# start of Dataset excerpt

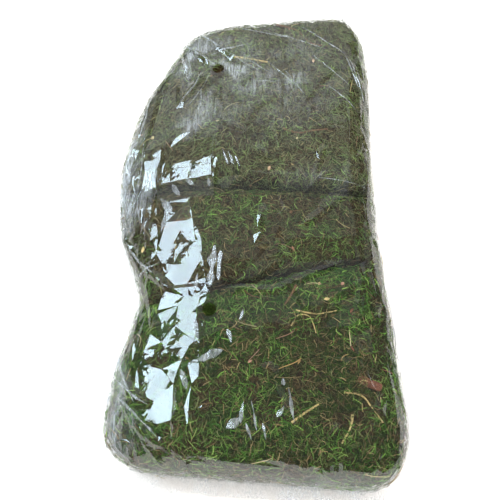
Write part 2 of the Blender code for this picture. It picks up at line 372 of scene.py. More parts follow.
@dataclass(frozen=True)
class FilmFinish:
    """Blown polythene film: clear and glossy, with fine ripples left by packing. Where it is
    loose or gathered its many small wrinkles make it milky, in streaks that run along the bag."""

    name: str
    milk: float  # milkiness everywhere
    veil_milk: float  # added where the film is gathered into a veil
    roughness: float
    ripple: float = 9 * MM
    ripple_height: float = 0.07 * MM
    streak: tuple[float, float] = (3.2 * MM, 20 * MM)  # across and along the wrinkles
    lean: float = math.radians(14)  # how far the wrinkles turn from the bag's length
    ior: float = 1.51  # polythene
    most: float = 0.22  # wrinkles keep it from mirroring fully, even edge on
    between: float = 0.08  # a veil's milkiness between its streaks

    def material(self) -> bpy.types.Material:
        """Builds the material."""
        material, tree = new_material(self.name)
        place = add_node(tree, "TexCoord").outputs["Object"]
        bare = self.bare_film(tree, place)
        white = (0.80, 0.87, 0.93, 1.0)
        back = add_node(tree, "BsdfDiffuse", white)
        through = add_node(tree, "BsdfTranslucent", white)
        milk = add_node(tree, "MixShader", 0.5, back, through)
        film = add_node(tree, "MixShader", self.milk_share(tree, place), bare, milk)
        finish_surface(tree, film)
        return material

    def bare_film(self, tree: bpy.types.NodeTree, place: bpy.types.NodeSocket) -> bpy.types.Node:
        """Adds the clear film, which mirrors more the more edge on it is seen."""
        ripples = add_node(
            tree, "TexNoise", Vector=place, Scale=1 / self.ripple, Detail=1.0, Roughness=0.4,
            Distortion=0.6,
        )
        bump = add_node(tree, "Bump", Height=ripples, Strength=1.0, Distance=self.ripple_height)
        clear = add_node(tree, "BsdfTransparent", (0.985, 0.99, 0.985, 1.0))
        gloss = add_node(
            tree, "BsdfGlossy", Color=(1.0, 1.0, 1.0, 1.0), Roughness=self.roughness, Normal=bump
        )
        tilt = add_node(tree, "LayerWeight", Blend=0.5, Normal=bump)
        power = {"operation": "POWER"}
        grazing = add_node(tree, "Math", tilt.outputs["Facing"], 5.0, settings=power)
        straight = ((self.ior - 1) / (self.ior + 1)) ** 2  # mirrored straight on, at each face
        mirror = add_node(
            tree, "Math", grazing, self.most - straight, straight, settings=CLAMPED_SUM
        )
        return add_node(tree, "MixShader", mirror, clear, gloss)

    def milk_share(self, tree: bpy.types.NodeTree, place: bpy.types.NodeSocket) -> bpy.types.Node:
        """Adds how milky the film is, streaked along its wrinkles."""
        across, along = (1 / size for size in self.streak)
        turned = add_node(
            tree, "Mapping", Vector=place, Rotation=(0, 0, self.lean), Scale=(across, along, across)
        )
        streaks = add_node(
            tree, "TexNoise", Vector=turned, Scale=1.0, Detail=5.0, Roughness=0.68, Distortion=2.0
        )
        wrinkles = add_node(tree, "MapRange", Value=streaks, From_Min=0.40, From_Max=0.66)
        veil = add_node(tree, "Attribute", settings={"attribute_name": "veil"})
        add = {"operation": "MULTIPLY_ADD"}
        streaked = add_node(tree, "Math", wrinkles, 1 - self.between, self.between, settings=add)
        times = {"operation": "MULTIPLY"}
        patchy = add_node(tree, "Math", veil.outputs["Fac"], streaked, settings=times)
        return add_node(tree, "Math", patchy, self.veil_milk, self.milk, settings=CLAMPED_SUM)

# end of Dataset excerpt

What to produce
Write the whole listing out again. Keep every line exactly as it is.

Response for this exercise
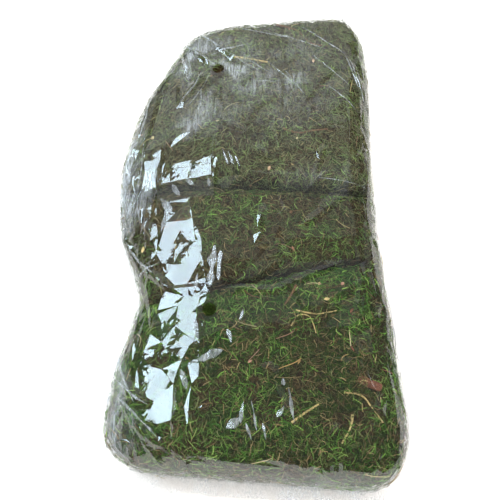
Write part 2 of the Blender code for this picture. It picks up at line 372 of scene.py. More parts follow.
@dataclass(frozen=True)
class FilmFinish:
    """Blown polythene film: clear and glossy, with fine ripples left by packing. Where it is
    loose or gathered its many small wrinkles make it milky, in streaks that run along the bag."""

    name: str
    milk: float  # milkiness everywhere
    veil_milk: float  # added where the film is gathered into a veil
    roughness: float
    ripple: float = 9 * MM
    ripple_height: float = 0.07 * MM
    streak: tuple[float, float] = (3.2 * MM, 20 * MM)  # across and along the wrinkles
    lean: float = math.radians(14)  # how far the wrinkles turn from the bag's length
    ior: float = 1.51  # polythene
    most: float = 0.22  # wrinkles keep it from mirroring fully, even edge on
    between: float = 0.08  # a veil's milkiness between its streaks

    def material(self) -> bpy.types.Material:
        """Builds the material."""
        material, tree = new_material(self.name)
        place = add_node(tree, "TexCoord").outputs["Object"]
        bare = self.bare_film(tree, place)
        white = (0.80, 0.87, 0.93, 1.0)
        back = add_node(tree, "BsdfDiffuse", white)
        through = add_node(tree, "BsdfTranslucent", white)
        milk = add_node(tree, "MixShader", 0.5, back, through)
        film = add_node(tree, "MixShader", self.milk_share(tree, place), bare, milk)
        finish_surface(tree, film)
        return material

    def bare_film(self, tree: bpy.types.NodeTree, place: bpy.types.NodeSocket) -> bpy.types.Node:
        """Adds the clear film, which mirrors more the more edge on it is seen."""
        ripples = add_node(
            tree, "TexNoise", Vector=place, Scale=1 / self.ripple, Detail=1.0, Roughness=0.4,
            Distortion=0.6,
        )
        bump = add_node(tree, "Bump", Height=ripples, Strength=1.0, Distance=self.ripple_height)
        clear = add_node(tree, "BsdfTransparent", (0.985, 0.99, 0.985, 1.0))
        gloss = add_node(
            tree, "BsdfGlossy", Color=(1.0, 1.0, 1.0, 1.0), Roughness=self.roughness, Normal=bump
        )
        tilt = add_node(tree, "LayerWeight", Blend=0.5, Normal=bump)
        power = {"operation": "POWER"}
        grazing = add_node(tree, "Math", tilt.outputs["Facing"], 5.0, settings=power)
        straight = ((self.ior - 1) / (self.ior + 1)) ** 2  # mirrored straight on, at each face
        mirror = add_node(
            tree, "Math", grazing, self.most - straight, straight, settings=CLAMPED_SUM
        )
        return add_node(tree, "MixShader", mirror, clear, gloss)

    def milk_share(self, tree: bpy.types.NodeTree, place: bpy.types.NodeSocket) -> bpy.types.Node:
        """Adds how milky the film is, streaked along its wrinkles."""
        across, along = (1 / size for size in self.streak)
        turned = add_node(
            tree, "Mapping", Vector=place, Rotation=(0, 0, self.lean), Scale=(across, along, across)
        )
        streaks = add_node(
            tree, "TexNoise", Vector=turned, Scale=1.0, Detail=5.0, Roughness=0.68, Distortion=2.0
        )
        wrinkles = add_node(tree, "MapRange", Value=streaks, From_Min=0.40, From_Max=0.66)
        veil = add_node(tree, "Attribute", settings={"attribute_name": "veil"})
        add = {"operation": "MULTIPLY_ADD"}
        streaked = add_node(tree, "Math", wrinkles, 1 - self.between, self.between, settings=add)
        times = {"operation": "MULTIPLY"}
        patchy = add_node(tree, "Math", veil.outputs["Fac"], streaked, settings=times)
        return add_node(tree, "Math", patchy, self.veil_milk, self.milk, settings=CLAMPED_SUM)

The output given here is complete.